Mo Hayder is one of those popular authors whose books are always billed as ‘heart-stopping’, ‘pulse-racing’, ‘terrifying’, etc. To be honest, I’ve always thought the blurbs make them look rather graphic, but decided it was time to at least try one. I rather wish I hadn’t. I realise lots of people love Hayder and clearly in the end taste is always subjective. But while I felt there was some skill in the basic writing and pacing of the book, the plot, which started out fairly well, became increasingly inconsistent and unbelievable as the book wore on till, quite frankly, it reached the point of absurdity in the end. And I fear the repeated twists and turns played such havoc with the characterisation that by the end the only believable character in the house was Matilda – the rest had had their personalities so clumsily changed so often throughout the course of the book that they had lost all credibility.

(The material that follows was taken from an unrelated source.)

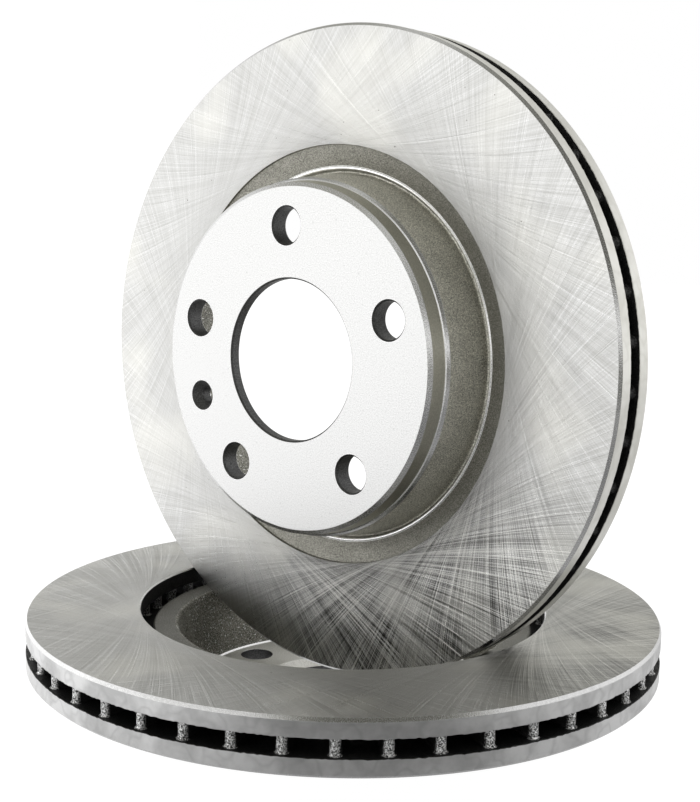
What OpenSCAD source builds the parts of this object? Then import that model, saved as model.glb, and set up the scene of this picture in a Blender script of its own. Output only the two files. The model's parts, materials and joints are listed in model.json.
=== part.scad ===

The detective, DI Jack Caffrey, is of course an angst-ridden loner, damaged by his past – a maverick who in this book at least is working entirely outside the structure of the job on his own personal vendetta, hampered on occasion by his over-indulgence in alcohol. I find it hard to think how he could have been more clichéd.

I feel anyone who has been subjected to my reviews has already heard me rant often enough about the tendencies towards sleaze and graphic violence in today’s crime fiction, so I’ll spare us all the tirade. For the benefit of anyone new to Hayder trying to decide whether this book is for them, I will merely point out, as the blurb fails to, that this book contains physical and psychological torture, explicit descriptions of people’s innards in various stages of putrefaction, episodes of graphic violence, scenes of animal cruelty, the obligatory naked woman sexual humiliation scene (with an imaginative twist, though – Hayder chooses to humiliate an elderly naked woman rather than the usual beautiful young girl – much more tasteful, eh?) and, although the use of foul language is sparing, it’s also strong. Oh, and while we don’t actually get treated to descriptions of paedophilia, the references are all there.

Since as far as I can see the book doesn’t set out to be anything more substantial than entertainment, then it all comes down to whether the reader finds the subject matter entertaining. I didn’t. In truth, I found it to be reasonably well written unsavoury pulp with an absurd plot, and am entirely untempted to read any more of Hayder’s work. For which I imagine we are all grateful…

NB This book was provided for review by the publisher, Random House Transworld.